The more a man denies himself, the more he shall obtain from God.—Horace.

There never did, and never will exist anything permanently noble and excellent in the character which is a stranger to the exercise of resolute self-denial.- Walter Scott.

When you give, take to yourself no credit for generosity, unless you deny yourself something in order that you may give.-Henry Taylor.

Self-abnegation, that rare virtue, that good men preach and good women practice.-O. W. Holmes.

In vain do they talk of happiness who never subdued an impulse in obedience to a principle.

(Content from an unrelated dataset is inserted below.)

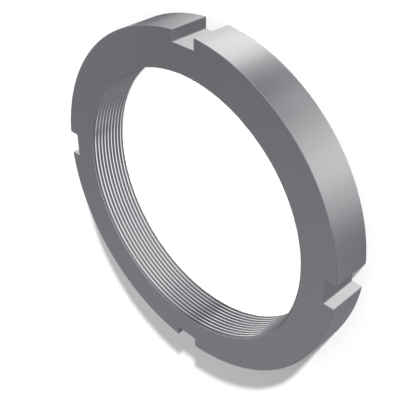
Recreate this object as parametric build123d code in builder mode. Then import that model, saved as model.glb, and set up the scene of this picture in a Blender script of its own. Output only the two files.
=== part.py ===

He who never sacrificed a present to a future good, or a personal to a general one, can speak of happiness only as the blind speak of color.-H. Mann.

Self-denial is an excellent guard of virtue, for it is safer and wiser to abate somewhat of our lawful enjoyments than to gratify our desires to the utmost of what is permitted, lest the bent of nature toward pleasure hurry us further.-Townson.

He is one of the noblest conquerors who carries on a successful warfare against his own appetites and passions, and has them under wise and full control.-Tryon Edwards.

One secret act of self-denial, one sacrifice of inclination to duty, is worth all the mere good thoughts, warm feelings, passionate prayers in which idle people indulge themselves.-J. H. Newman.

Self-denial does not belong to religion as characteristic of it; it belongs to human life. The lower nature must always be denied when you are trying to rise to a higher sphere. It is no more necessary to be selfdenying to be a Christian, than it is to be an artist, or an honest man, or a man at all in distinction from a brute.-Of all joyous experiences there are none like those which spring from true religion.-H. W. Beecher.

Whoever will labor to get rid of self, to deny himself according to the instructions of Christ, strikes at once at the root of every evil, and finds the germ of every good.-Fénelon.